[To be done]
Copy every line from the records below that holds the word "object".

[Given entries]
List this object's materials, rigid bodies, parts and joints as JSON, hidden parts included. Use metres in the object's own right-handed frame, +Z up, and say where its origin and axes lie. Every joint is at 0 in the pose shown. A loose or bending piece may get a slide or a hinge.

==

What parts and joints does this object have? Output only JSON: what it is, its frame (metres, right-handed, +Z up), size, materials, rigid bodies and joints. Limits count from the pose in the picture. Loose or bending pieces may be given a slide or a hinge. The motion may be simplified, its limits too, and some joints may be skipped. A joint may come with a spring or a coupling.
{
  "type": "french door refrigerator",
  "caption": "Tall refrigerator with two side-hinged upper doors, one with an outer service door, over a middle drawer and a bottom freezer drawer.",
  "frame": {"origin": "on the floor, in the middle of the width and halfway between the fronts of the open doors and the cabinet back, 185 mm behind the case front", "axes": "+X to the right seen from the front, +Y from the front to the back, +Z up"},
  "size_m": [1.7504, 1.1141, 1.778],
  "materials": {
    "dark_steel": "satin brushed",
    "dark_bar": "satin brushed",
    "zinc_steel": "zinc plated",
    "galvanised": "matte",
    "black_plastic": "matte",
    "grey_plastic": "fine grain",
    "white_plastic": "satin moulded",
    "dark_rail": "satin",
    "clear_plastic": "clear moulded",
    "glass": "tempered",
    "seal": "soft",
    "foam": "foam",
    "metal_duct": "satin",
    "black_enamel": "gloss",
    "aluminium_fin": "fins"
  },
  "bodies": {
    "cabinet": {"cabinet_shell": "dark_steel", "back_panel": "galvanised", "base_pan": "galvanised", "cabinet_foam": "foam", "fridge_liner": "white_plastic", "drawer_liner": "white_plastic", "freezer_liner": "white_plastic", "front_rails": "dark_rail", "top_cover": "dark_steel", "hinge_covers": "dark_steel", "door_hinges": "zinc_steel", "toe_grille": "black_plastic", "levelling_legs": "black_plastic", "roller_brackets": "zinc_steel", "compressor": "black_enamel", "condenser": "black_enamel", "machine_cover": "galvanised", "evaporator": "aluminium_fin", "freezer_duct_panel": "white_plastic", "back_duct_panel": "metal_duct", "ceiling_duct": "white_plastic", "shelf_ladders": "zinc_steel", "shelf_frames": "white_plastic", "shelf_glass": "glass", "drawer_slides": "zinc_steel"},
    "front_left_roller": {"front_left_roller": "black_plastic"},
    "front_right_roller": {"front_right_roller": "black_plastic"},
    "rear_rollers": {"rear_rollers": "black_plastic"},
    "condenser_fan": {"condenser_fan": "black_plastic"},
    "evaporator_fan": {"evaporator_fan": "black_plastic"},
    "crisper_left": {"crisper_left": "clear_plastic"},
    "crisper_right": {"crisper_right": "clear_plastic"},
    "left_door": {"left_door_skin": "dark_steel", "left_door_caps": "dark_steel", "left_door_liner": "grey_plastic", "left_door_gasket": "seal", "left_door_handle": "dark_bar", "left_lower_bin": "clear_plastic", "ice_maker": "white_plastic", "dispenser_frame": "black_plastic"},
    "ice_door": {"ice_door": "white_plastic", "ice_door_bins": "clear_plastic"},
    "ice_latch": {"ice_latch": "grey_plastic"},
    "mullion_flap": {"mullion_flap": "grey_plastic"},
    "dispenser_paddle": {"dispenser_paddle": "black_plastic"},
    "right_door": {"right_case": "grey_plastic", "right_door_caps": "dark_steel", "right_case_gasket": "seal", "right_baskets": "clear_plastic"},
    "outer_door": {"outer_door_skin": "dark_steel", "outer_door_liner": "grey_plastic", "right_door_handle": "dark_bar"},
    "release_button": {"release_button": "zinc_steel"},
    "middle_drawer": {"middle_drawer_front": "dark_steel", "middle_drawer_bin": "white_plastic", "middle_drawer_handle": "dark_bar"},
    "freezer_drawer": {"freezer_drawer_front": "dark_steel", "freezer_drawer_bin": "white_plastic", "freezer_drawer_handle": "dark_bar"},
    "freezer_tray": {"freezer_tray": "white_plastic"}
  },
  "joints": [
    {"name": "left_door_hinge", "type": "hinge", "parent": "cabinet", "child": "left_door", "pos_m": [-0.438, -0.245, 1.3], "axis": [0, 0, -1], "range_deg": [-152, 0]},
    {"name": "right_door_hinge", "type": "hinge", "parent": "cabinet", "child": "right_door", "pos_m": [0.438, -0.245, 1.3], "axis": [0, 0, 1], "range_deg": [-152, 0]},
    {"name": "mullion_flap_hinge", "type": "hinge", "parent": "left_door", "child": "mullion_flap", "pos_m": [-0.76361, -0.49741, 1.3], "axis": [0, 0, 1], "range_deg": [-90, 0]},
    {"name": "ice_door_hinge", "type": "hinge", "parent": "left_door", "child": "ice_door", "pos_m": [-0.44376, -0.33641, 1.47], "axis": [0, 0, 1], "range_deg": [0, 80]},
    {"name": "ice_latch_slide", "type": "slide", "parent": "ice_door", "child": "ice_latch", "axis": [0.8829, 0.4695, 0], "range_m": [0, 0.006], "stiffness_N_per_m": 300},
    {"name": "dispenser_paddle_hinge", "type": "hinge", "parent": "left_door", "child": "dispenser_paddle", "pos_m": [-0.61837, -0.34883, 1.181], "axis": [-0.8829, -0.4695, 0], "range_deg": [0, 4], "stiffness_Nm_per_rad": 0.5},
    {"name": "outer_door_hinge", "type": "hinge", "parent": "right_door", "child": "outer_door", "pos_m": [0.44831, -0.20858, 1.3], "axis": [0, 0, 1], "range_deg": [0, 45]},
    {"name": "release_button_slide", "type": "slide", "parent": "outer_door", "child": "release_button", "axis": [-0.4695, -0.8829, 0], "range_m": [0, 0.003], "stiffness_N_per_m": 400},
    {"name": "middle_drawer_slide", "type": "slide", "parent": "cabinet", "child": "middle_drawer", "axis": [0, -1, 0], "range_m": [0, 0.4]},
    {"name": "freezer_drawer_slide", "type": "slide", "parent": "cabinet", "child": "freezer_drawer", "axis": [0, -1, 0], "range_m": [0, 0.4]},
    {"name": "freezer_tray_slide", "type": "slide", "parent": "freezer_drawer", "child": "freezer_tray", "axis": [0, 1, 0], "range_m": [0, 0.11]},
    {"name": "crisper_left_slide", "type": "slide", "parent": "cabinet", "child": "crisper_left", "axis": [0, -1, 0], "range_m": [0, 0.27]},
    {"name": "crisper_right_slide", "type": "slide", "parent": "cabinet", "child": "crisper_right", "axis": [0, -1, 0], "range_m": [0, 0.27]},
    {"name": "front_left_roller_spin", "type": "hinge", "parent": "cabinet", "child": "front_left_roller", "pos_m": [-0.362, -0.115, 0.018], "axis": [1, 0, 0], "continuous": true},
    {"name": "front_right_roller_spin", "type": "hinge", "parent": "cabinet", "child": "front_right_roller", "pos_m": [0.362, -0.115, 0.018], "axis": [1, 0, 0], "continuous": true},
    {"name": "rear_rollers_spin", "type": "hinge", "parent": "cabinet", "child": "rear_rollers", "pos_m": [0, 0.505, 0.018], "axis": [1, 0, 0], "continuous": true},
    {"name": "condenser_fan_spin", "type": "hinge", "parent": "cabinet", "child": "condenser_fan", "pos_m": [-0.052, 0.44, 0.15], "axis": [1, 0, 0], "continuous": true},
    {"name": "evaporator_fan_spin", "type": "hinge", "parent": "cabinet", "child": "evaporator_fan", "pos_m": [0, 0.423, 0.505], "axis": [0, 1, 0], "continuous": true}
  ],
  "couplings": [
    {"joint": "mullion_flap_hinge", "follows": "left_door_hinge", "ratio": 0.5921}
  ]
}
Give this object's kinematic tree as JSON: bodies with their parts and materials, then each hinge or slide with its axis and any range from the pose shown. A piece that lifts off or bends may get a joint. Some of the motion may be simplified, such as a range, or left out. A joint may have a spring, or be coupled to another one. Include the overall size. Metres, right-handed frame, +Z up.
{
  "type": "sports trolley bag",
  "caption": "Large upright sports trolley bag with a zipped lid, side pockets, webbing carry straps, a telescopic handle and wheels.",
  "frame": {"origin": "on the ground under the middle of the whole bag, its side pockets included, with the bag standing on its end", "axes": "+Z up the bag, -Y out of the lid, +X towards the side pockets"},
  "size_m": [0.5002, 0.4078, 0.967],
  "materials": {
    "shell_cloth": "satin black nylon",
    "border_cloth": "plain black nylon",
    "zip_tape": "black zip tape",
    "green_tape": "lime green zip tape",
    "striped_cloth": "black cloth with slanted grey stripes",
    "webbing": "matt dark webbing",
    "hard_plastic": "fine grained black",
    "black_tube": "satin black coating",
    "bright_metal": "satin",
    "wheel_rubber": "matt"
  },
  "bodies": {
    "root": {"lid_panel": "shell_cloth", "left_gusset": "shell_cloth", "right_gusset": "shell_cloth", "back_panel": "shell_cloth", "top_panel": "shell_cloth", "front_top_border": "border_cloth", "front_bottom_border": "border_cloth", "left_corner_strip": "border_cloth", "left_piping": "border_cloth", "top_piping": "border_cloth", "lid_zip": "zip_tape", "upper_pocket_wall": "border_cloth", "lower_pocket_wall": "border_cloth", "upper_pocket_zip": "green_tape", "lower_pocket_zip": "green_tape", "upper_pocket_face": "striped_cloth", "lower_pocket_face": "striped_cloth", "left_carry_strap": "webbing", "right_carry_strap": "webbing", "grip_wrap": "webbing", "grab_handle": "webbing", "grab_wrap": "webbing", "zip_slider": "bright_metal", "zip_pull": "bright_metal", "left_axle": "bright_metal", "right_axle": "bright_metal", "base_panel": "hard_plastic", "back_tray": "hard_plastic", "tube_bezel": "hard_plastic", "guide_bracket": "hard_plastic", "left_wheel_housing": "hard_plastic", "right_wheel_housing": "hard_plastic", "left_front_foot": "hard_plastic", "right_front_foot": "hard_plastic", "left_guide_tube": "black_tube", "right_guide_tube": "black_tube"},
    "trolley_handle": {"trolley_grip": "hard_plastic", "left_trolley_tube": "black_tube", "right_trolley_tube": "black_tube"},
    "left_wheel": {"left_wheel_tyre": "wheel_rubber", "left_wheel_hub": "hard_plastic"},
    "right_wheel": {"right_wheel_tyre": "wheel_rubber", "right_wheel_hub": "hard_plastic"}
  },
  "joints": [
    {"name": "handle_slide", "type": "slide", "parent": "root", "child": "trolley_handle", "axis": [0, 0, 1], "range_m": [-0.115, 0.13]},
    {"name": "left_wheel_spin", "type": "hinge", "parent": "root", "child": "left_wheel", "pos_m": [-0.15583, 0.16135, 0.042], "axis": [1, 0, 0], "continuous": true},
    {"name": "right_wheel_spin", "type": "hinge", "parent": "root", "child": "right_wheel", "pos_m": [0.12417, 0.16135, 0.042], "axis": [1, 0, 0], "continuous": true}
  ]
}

---

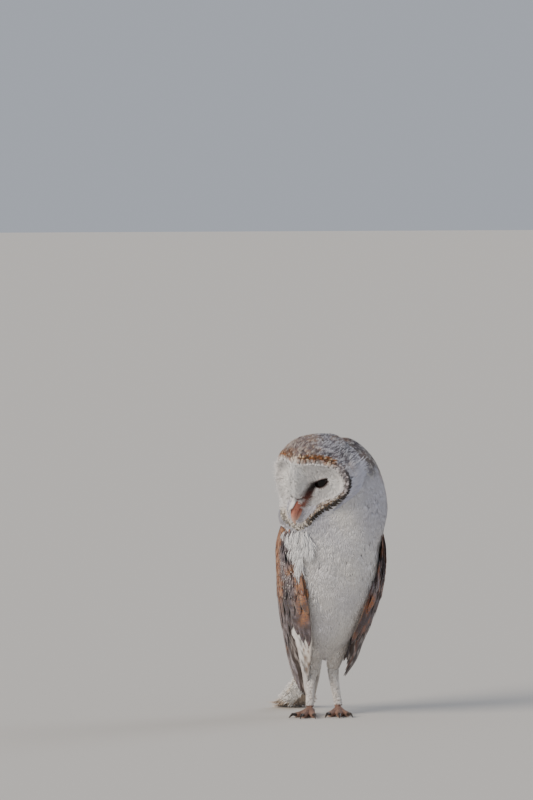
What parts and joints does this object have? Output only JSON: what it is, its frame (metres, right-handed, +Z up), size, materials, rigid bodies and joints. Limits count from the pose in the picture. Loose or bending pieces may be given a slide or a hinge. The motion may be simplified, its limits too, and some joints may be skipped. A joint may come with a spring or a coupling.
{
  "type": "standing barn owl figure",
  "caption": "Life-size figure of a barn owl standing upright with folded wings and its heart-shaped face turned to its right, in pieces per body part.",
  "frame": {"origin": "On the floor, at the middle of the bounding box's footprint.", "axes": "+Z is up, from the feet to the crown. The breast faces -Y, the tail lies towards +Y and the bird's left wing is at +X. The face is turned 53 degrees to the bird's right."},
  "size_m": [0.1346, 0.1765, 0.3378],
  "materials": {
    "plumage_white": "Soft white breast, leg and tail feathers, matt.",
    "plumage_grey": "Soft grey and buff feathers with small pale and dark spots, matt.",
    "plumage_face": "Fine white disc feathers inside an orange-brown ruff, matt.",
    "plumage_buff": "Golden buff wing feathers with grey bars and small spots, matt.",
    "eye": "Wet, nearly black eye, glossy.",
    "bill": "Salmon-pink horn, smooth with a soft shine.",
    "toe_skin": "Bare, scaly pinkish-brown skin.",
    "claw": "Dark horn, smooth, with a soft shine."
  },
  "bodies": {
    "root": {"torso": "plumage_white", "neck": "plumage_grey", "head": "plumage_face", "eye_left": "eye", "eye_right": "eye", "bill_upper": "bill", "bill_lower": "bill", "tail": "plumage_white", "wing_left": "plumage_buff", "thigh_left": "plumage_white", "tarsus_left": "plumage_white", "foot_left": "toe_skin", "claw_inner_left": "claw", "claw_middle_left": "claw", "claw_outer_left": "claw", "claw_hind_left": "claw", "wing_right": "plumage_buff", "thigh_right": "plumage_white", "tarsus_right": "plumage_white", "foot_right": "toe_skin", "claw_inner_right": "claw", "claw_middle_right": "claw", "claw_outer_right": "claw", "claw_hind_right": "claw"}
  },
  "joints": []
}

[Reply to the task]
List this object's materials, rigid bodies, parts and joints as JSON, hidden parts included. Use metres in the object's own right-handed frame, +Z up, and say where its origin and axes lie. Every joint is at 0 in the pose shown. A loose or bending piece may get a slide or a hinge.
What parts and joints does this object have? Output only JSON: what it is, its frame (metres, right-handed, +Z up), size, materials, rigid bodies and joints. Limits count from the pose in the picture. Loose or bending pieces may be given a slide or a hinge. The motion may be simplified, its limits too, and some joints may be skipped. A joint may come with a spring or a coupling.
Give this object's kinematic tree as JSON: bodies with their parts and materials, then each hinge or slide with its axis and any range from the pose shown. A piece that lifts off or bends may get a joint. Some of the motion may be simplified, such as a range, or left out. A joint may have a spring, or be coupled to another one. Include the overall size. Metres, right-handed frame, +Z up.
What parts and joints does this object have? Output only JSON: what it is, its frame (metres, right-handed, +Z up), size, materials, rigid bodies and joints. Limits count from the pose in the picture. Loose or bending pieces may be given a slide or a hinge. The motion may be simplified, its limits too, and some joints may be skipped. A joint may come with a spring or a coupling.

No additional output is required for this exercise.